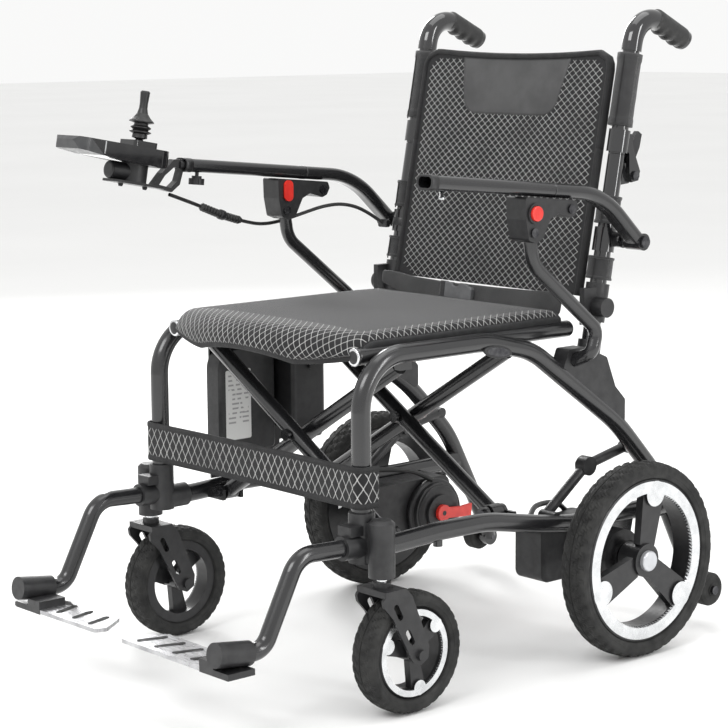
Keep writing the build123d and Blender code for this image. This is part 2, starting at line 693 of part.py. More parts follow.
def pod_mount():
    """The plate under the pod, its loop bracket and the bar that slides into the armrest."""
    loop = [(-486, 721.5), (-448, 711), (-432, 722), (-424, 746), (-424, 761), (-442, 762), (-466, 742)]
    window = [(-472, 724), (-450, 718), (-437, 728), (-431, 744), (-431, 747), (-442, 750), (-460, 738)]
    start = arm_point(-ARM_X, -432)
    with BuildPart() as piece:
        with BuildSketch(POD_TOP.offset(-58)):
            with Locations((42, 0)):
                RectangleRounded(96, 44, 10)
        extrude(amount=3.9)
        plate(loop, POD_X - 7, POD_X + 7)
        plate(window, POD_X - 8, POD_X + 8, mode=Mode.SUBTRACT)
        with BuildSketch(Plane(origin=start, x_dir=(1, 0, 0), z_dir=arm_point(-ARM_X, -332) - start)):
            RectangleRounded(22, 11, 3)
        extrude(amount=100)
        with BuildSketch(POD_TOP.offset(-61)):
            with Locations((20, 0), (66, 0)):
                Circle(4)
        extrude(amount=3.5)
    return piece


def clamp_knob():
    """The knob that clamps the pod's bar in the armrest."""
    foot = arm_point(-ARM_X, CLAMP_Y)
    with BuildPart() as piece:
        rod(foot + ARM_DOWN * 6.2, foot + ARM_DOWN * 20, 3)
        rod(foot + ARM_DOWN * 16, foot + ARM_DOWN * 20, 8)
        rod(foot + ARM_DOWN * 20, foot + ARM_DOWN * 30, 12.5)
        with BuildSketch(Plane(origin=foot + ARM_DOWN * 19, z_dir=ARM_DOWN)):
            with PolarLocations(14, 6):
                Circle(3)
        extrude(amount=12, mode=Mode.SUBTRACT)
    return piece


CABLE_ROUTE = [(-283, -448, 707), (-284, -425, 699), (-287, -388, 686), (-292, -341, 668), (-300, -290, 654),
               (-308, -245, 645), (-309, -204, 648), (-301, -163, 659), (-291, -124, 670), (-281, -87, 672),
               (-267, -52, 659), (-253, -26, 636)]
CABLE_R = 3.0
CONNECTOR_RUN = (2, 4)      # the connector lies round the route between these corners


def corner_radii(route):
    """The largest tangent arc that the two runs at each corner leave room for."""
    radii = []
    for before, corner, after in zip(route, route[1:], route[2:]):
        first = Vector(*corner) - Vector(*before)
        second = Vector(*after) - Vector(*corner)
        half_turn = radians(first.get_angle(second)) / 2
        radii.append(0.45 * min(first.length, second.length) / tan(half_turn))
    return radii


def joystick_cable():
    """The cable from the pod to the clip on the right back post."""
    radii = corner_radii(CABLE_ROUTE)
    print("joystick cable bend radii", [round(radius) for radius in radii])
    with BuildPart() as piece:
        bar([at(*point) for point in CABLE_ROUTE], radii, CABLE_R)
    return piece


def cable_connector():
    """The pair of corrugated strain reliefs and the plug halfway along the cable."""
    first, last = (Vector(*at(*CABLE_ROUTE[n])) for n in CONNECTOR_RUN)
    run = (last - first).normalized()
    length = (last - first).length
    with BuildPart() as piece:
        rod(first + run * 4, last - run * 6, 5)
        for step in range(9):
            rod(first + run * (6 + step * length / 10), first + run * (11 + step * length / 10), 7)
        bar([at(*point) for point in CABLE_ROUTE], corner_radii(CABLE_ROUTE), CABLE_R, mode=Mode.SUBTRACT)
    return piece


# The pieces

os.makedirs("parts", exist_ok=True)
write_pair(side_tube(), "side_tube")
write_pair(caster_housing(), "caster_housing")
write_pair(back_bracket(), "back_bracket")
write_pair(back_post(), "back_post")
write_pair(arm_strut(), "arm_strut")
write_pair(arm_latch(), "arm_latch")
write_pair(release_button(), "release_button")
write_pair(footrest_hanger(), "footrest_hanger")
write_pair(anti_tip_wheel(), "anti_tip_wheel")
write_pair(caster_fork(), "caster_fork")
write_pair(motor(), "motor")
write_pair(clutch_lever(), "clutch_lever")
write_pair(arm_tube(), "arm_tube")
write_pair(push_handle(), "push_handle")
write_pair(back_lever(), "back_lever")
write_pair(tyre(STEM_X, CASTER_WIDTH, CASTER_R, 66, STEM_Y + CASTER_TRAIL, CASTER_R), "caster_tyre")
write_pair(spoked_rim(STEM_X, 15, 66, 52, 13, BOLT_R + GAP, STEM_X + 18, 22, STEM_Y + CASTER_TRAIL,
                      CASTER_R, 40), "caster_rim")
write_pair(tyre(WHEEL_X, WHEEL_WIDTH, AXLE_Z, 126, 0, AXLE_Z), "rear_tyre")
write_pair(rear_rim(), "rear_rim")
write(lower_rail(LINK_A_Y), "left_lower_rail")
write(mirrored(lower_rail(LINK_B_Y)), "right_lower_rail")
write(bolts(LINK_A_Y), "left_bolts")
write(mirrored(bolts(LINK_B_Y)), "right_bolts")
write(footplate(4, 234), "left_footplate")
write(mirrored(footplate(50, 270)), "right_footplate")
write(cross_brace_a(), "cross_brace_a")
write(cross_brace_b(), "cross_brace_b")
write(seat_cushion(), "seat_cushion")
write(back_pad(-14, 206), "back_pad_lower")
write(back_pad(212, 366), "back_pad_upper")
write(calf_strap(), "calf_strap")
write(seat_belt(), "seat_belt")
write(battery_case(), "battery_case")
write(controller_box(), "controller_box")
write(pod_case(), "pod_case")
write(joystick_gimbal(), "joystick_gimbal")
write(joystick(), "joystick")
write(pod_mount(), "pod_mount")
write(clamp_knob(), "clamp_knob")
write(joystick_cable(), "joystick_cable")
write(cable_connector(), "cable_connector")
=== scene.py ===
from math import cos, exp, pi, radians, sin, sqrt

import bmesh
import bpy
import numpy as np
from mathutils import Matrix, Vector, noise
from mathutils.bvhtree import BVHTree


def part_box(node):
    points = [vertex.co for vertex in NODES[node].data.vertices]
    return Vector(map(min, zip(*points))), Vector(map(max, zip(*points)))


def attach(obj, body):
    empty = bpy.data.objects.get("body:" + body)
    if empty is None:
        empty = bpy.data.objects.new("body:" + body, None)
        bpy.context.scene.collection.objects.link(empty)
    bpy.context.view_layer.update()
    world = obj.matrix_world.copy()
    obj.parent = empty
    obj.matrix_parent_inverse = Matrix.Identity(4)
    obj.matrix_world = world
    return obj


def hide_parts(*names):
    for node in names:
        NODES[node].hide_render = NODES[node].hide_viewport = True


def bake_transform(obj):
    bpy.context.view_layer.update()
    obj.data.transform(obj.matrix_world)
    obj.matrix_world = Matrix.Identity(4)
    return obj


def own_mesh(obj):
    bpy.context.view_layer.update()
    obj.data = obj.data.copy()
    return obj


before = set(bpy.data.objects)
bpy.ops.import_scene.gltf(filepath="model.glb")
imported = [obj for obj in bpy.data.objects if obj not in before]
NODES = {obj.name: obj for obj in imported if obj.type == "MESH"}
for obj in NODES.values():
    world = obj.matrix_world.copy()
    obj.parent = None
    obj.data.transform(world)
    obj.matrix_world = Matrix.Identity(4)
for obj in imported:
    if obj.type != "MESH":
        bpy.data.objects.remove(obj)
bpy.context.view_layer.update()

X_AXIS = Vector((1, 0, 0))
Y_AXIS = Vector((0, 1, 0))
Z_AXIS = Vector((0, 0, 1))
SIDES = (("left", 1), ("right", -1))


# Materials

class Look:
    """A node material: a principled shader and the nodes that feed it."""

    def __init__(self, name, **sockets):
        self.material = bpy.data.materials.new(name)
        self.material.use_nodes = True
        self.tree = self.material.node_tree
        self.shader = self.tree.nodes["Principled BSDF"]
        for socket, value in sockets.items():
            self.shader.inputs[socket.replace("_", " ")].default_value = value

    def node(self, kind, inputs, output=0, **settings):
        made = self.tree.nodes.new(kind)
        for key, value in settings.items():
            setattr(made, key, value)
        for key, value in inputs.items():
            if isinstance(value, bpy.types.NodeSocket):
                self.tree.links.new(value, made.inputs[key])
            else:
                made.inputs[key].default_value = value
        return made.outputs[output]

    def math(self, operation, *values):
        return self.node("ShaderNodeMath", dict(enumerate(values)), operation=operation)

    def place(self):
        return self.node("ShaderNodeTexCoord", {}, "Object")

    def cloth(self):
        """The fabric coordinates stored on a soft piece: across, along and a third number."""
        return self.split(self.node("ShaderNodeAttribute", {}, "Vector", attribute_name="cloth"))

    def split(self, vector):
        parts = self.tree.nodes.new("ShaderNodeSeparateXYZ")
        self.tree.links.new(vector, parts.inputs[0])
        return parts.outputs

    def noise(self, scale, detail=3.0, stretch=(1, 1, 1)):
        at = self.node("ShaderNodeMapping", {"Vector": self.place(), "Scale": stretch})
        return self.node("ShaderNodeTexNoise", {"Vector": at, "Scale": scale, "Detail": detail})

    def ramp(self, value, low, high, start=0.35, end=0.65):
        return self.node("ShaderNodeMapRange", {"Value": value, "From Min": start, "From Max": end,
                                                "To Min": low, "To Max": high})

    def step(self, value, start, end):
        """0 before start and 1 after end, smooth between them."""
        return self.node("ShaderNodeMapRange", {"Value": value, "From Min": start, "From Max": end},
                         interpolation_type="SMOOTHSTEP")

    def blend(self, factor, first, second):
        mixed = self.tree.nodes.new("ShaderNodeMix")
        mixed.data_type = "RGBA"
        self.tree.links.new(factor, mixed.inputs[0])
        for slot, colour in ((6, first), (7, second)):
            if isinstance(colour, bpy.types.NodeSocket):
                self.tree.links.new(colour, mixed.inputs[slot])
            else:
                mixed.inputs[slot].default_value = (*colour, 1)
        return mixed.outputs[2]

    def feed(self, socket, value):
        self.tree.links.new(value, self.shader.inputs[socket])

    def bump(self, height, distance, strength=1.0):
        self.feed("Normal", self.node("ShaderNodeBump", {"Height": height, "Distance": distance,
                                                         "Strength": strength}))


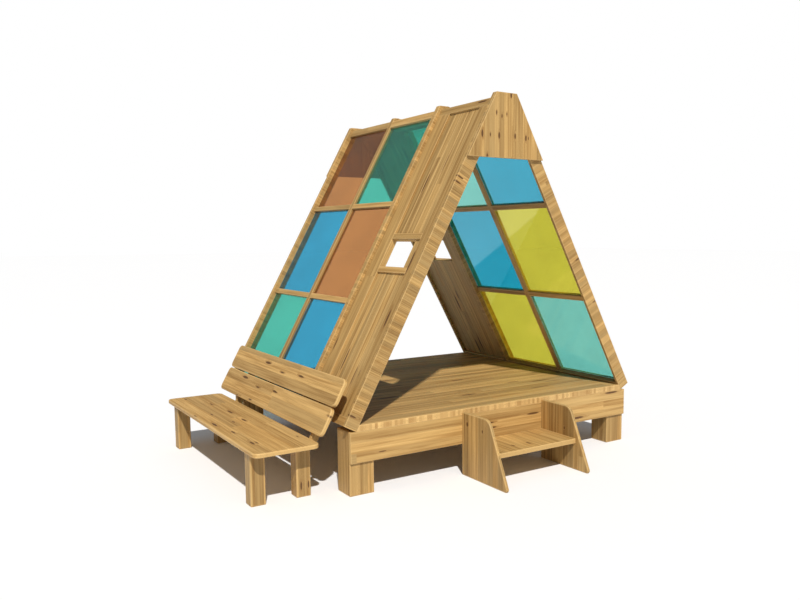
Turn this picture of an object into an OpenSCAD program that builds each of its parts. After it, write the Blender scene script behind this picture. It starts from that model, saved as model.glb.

* * *

*TASK DESCRIPTION:* Copy all lines of the material above where the string "points" occurs.

*SOLUTION:*
    points = [vertex.co for vertex in NODES[node].data.vertices]
    return Vector(map(min, zip(*points))), Vector(map(max, zip(*points)))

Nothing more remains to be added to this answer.